JOB
Start at the line that has "Write the Blender Python" and stop at the line that has "GAP = 0.3 *". Print those lines and all lines between them exactly, and nothing more.

AVAILABLE RECORDS

****************************************

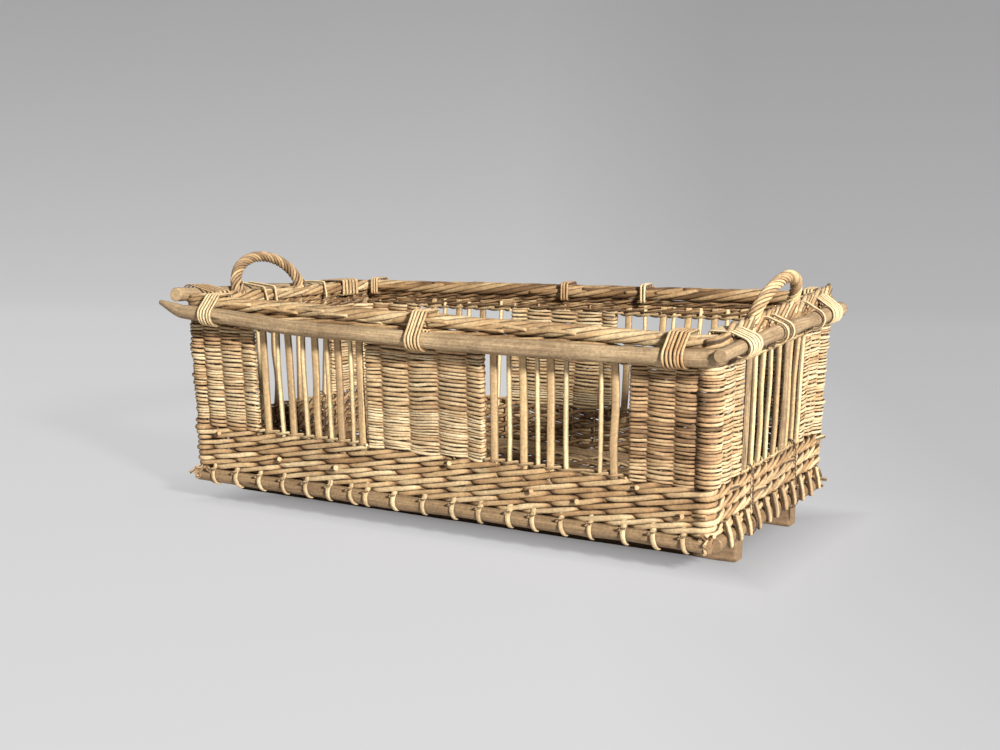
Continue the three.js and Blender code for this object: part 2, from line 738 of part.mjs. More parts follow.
// Slots under the border, through which the windings pass
function slotSolids() {
  return windings().map(({ wall, place, turns, pitch, section }) => {
    const length = turns * pitch + section.wide + 2 * caneGap;
    const depth = upperBandThickness + 2 * overrun;
    const height = section.thick + 2 * caneGap + overrun;
    const slot = new THREE.BoxGeometry(length, depth, height);
    slot.translate(0, 0, upperBandTop - section.thick - 2 * caneGap + height / 2);
    return solidOf(atWall(slot, wall, place));
  });
}

// The upper band, and the border that finishes the walls
function addRim() {
  const band = join([
    courseSolid(upperBandThickness, upperBandBottom, upperBandTop),
    ...cornerColumns(columnRadius, upperBandBottom, upperBandTop),
  ]);
  const bandCutters = [
    ...postBores(upperBandBottom, upperBandTop),
    ...legBores(upperBandBottom - overrun, upperBandTop + overrun),
    ...slotSolids(),
  ];
  addPiece("upper_band", settle(geometryOf(cut(band, bandCutters))), willow);
  const border = courseSolid(borderWidth, borderBottom, borderTop);
  const bores = legBores(borderBottom - overrun, borderTop + overrun);
  addPiece("border", settle(geometryOf(cut(border, bores))), willow);
}

// A round tube along a curve
function tube(curve, radius, sides, steps) {
  const shape = new THREE.Shape(
    Array.from({ length: sides }, (_, i) => {
      const angle = (2 * Math.PI * i) / sides;
      return new THREE.Vector2(radius * Math.cos(angle), radius * Math.sin(angle));
    }),
  );
  return new THREE.ExtrudeGeometry(shape, { steps, extrudePath: curve, bevelEnabled: false });
}

// Each rim pole passes one corner. Its other end stops short of the next pole, but for the left pole's
// front end, which lies on the front pole.
function addRimPoles() {
  const stopX = endPoleX - rimPoleRadius - sidePoleStop;
  const stopY = sidePoleY - rimPoleRadius - seat;
  for (const [name, side] of [["rim_pole_front", -1], ["rim_pole_rear", 1]]) {
    const from = side * (endPoleX + sidePoleOverhang);
    const to = -side * stopX;
    const points = Array.from({ length: poleSteps + 1 }, (_, i) => {
      const x = from + ((to - from) * i) / poleSteps;
      return new THREE.Vector3(x, side * sidePoleY, sidePoleLevel(x));
    });
    const curve = new THREE.CatmullRomCurve3(points);
    addPiece(name, settle(tube(curve, rimPoleRadius, poleSides, poleSteps)), bark);
  }
  for (const [hand, side, from, to] of [
    ["left", -1, endPoleReach, restingPoleFront],
    ["right", 1, -endPoleReach, stopY],
  ]) {
    const ends = [from, to].map((y) => new THREE.Vector3(side * endPoleX, y, poleLevels[hand](y)));
    const pole = tube(new THREE.LineCurve3(...ends), rimPoleRadius, poleSides, poleSteps);
    addPiece(`rim_pole_${hand}`, settle(pole), bark);
  }
}

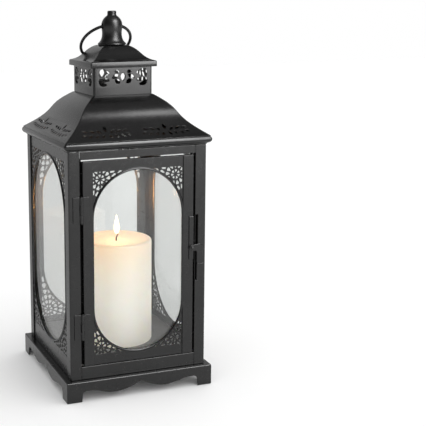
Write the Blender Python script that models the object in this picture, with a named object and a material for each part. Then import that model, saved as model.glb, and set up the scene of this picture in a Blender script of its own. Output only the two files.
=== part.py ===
"""Hurricane candle lantern of folded black sheet metal, with a glazed door and a pillar candle.

Units are metres. +Z is up, the origin is the centre of the plinth's underside, and the door faces -Y,
with its hinges on the -X side and its hook latch on the +X side.
"""

import math

import bmesh
import bpy
from mathutils import Matrix, Vector

MM = 0.001
GAP = 0.3 * MM  # left between pieces that touch

# Driving dimensions: half widths across the square plan, and heights above the ground.
PLINTH_HALF = 104.5 * MM
PLINTH_TOP = 27.8 * MM
BODY_HALF = 96.8 * MM
BODY_BOTTOM = PLINTH_TOP + GAP
BODY_TOP = 333.5 * MM
EAVE_HALF = 103.1 * MM
EAVE_ROLL = 4.9 * MM
COLLAR_HALF = 42.0 * MM
COLLAR_BOTTOM = 398.6 * MM
COLLAR_TOP = 435.3 * MM
CAP_HALF = 47.2 * MM
CAP_BOTTOM = 435.6 * MM
CAP_LIP_TOP = 443.5 * MM
CAP_TOP = 463.6 * MM
FINIAL_BOTTOM = CAP_TOP + GAP
FINIAL_TOP = 510.0 * MM

SHEET = 1.0 * MM  # thickness of the pressed panels, roofs and door
ANGLE = 1.2 * MM  # thickness of the posts and rails
FOLD = 0.35 * MM  # edge rounding on folded sheet
POST_LEG = 15.4 * MM
JAMB_DEPTH = 9.1 * MM
SILL_TOP = 45.3 * MM
HEADER_BOTTOM = 322.9 * MM
FLOOR_TOP = 45.8 * MM

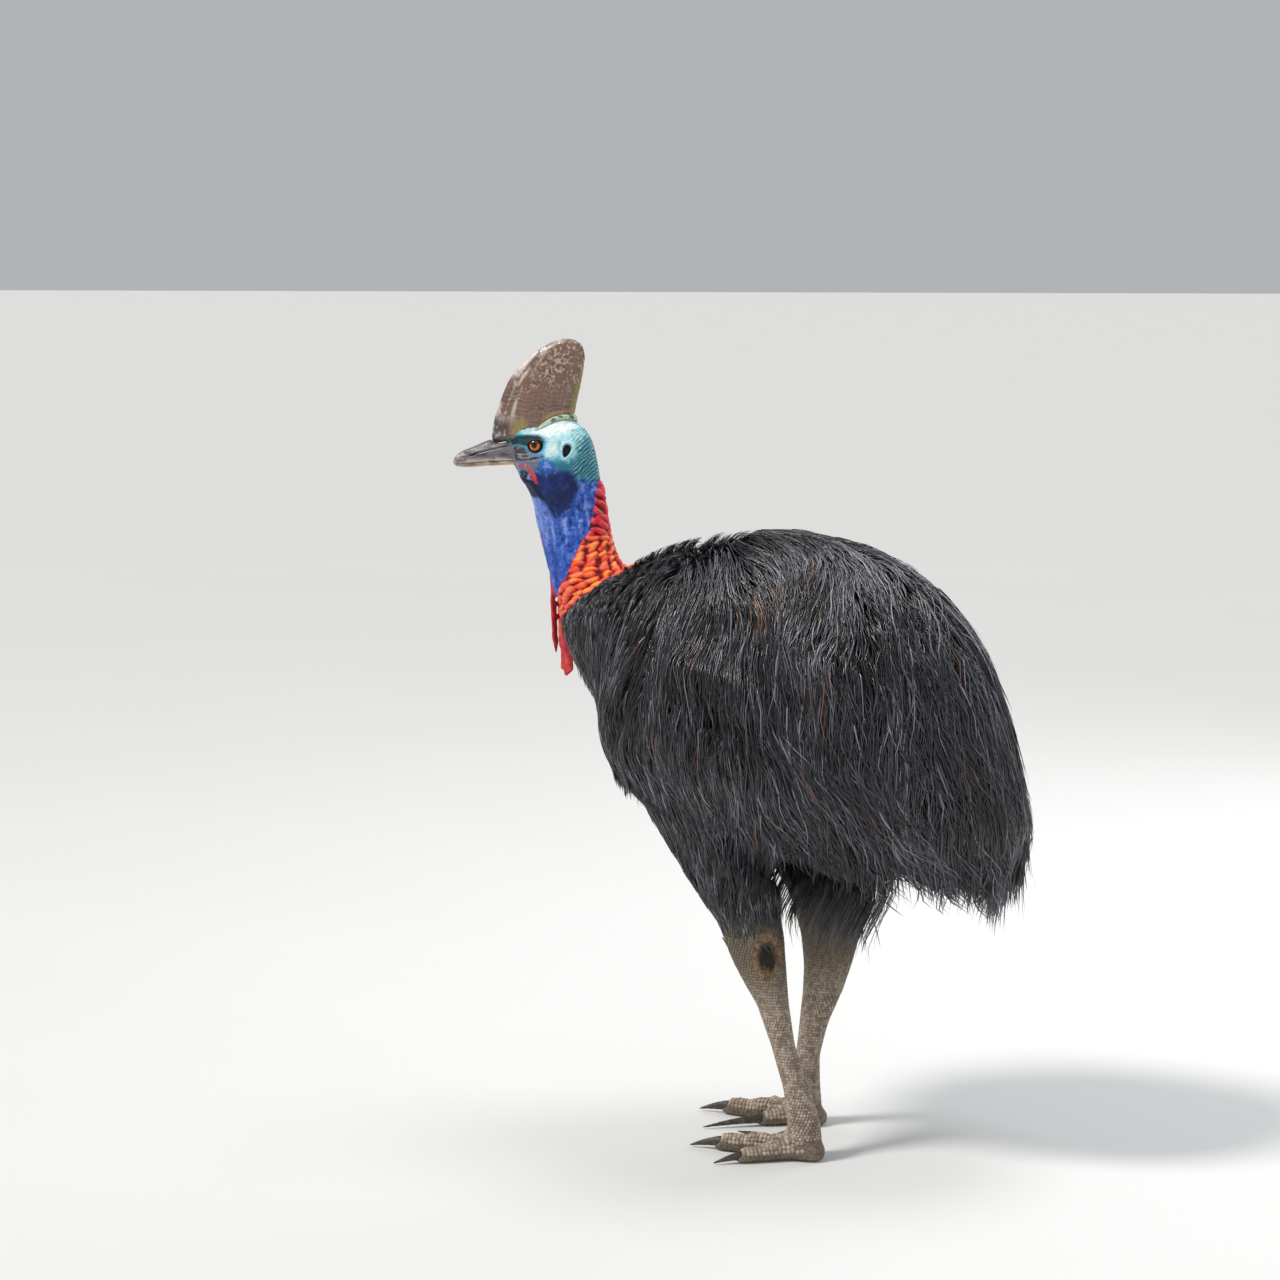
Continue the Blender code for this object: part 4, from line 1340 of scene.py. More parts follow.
        groove = (
            bell(nearest - 0.0068, 0.0016)
            * (above < np.interp(forward, [-0.018, 0.0035, 0.05], [0.064, 0.066, 0.048]))
        )
        # Painted shade in the groove beside the collar's fold.
        wash.over((0.020, 0.075, 0.075), groove * smooth_step(0.058, 0.046, forward) * 0.9)
        wash.over((0.500, 0.640, 0.430), ridge)
        wash.over(
            (0.100, 0.190, 0.110),
            ridge * smooth_step(0.0, 0.55, ripple(local * np.array([0.3, 1, 1]), 0.003, 54)),
        )

    def red_parts(
        self, wash: Wash, places: Array, angle: Array, up: Array, rolls: Array, roll_id: Array, on_head: Array
    ) -> Array:
        """Paints the red and orange nape, with painted highlights on the tops of its rolls and painted shade
        in the creases between them, and the thin red line down the front.

        Args:
            wash: The colours so far.
            places: The skin's vertices.
            angle: Angle of each from the nape.
            up: Height of each below the skull.
            rolls: Height of the nape's rolls.
            roll_id: A number for each roll.
            on_head: True on the head and neck.

        Returns:
            How red each vertex is.
        """
        limit = np.radians(np.interp(up, RED_UP, RED_ANGLE))
        wobble = ripple(places, 0.008, 51) * 0.08
        red = (1 - smooth_step(-0.05, 0.04, np.abs(angle) - limit + wobble)) * on_head
        low = smooth_step(-0.118, -0.145, up + ripple(places, 0.014, 52) * 0.010)
        base = Wash(self.crimson, len(places))
        base.over(self.scarlet, low)
        # Painted highlights on the rolls' tops: orange on the lower rolls, partly their own orange and partly
        # painted highlight; yellow on the tops of the warm rolls; a lighter crimson on the upper pleats.
        ridge = smooth_step(0.35, 0.90, rolls)
        warm = low * smooth_step(0.10, 0.65, roll_id)
        base.over(self.orange, ridge * (0.35 + 0.65 * warm) * low)
        base.over(self.yellow, smooth_step(0.80, 1.0, rolls) * warm * 0.75)
        base.over((0.90, 0.018, 0.040), ridge * (1 - low) * 0.7)
        side = smooth_step(1.35, 2.0, np.abs(angle)) * smooth_step(-0.195, -0.225, up)
        base.over(self.salmon, side * 0.5)
        # Painted shade: near black in the creases between the rolls.
        base.over((0, 0, 0), 0.78 * smooth_step(0.40, 0.02, rolls))
        line = smooth_step(2.86, 3.00, np.abs(angle) + ripple(places, 0.01, 53) * 0.06)
        line = line * smooth_step(-0.125, -0.150, up) * on_head
        wash.over(base.colours, red)
        wash.over(self.crimson, line)
        return np.maximum(red, line)

    def wattle_colours(self, wash: Wash, places: Array, wattle: Array) -> None:
        """Crimson wattles, more orange down their faces."""
        mottled = smooth_step(-0.4, 0.5, ripple(places, 0.012, 61))
        base = Wash((0.56, 0.006, 0.022), len(places))
        base.over((0.60, 0.045, 0.020), mottled * 0.8)
        base.over((0.86, 0.080, 0.100), smooth_step(0.3, 0.8, ripple(places, 0.005, 62)) * 0.35)
        wash.over(base.colours, wattle)


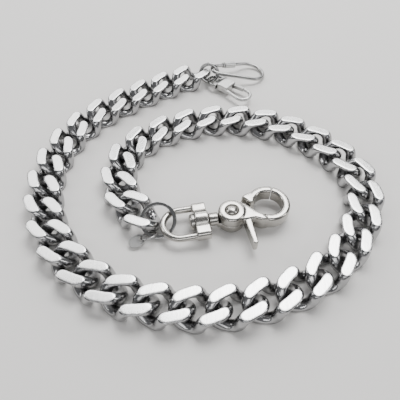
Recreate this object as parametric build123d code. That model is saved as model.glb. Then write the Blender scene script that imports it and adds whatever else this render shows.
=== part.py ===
from build123d import *
import os
from math import atan2, cos, degrees, pi, radians, sin, sqrt

# Curb wallet chain: thirty-eight filed steel links, a trigger snap for the belt
# loop at one end, and a small swivel clip with a wire carabiner for the wallet
# at the other.  Millimetres, +Z up, the chain lying in a loose inward coil on
# z = 0.  The origin is the centre of the laid chain's footprint on the table.

os.makedirs("parts", exist_ok=True)

# ---- curb link ----
wire_d = 4.2          # round wire the links are bent from
link_pitch = 12.0     # spacing of the links as laid
link_slack = 0.9      # play along the chain between the laid and the pulled spacing
crown_r = 5.7         # centreline radius of a link's rounded end
link_twist = 43.0     # lean of each rounded end about the chain's length, degrees
twist_x = 5.5         # the lean is reached this far from the link's middle
link_t = 7.4          # thickness over the two filed faces

# ---- how the chain is laid: joints in a stretch, bend at each joint ----
stretches = [(4, 4.0), (10, 12.0), (5, 9.0), (4, 12.0), (2, 24.0), (8, 12.0), (4, 25.0)]
first_link_x = -7.1
first_link_y = 87.0
first_heading = -151.0
turn_limit = 24.0     # how far a link swings on its neighbour's wire, each way

# ---- split ring and tag at the snap end ----
split_r = 6.3         # mean radius
split_w = 1.4         # radial width
split_t = 1.7         # height of the two turns together
split_ahead = 8.87    # ring's middle from the last link's middle, along the link
split_aside = 2.54
split_z = 4.61
split_turn = 34.1     # heading of the ring from the last link's heading
split_rise = 32.7     # rise of the ring's plane across its heading
tag_ring_r = 2.9
tag_ring_d = 0.7
tag_ahead = 9.75      # tag ring's middle from the last link's middle
tag_aside = -3.79
tag_ring_z = 2.16
tag_heading = 212.0
tag_ring_rise = 33.4
tag_len = 6.6
tag_w = 4.5
tag_t = 0.8
tag_hole_r = 1.1
tag_roll = -20.0
tag_lean = 8.0

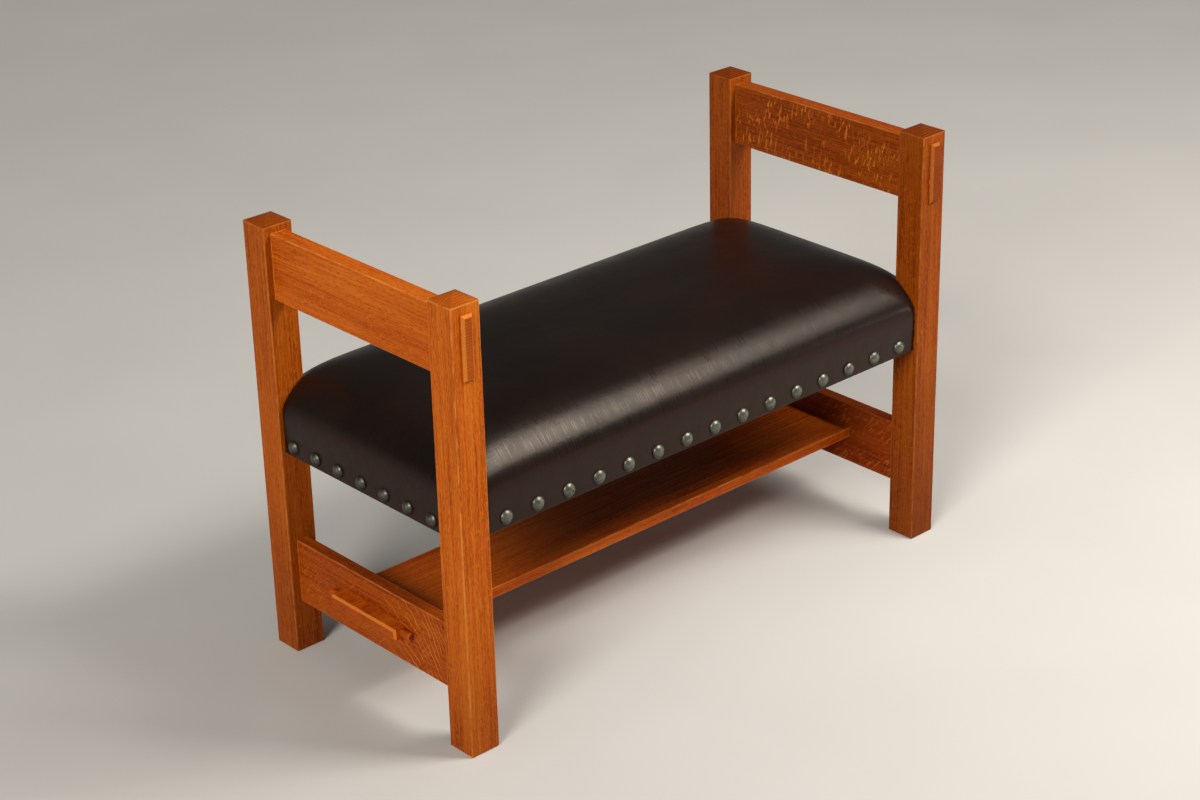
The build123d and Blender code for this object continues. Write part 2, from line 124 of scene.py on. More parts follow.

****************************************

RESULT FOR THIS TASK
Write the Blender Python script that models the object in this picture, with a named object and a material for each part. Then import that model, saved as model.glb, and set up the scene of this picture in a Blender script of its own. Output only the two files.
=== part.py ===
"""Hurricane candle lantern of folded black sheet metal, with a glazed door and a pillar candle.

Units are metres. +Z is up, the origin is the centre of the plinth's underside, and the door faces -Y,
with its hinges on the -X side and its hook latch on the +X side.
"""

import math

import bmesh
import bpy
from mathutils import Matrix, Vector

MM = 0.001
GAP = 0.3 * MM  # left between pieces that touch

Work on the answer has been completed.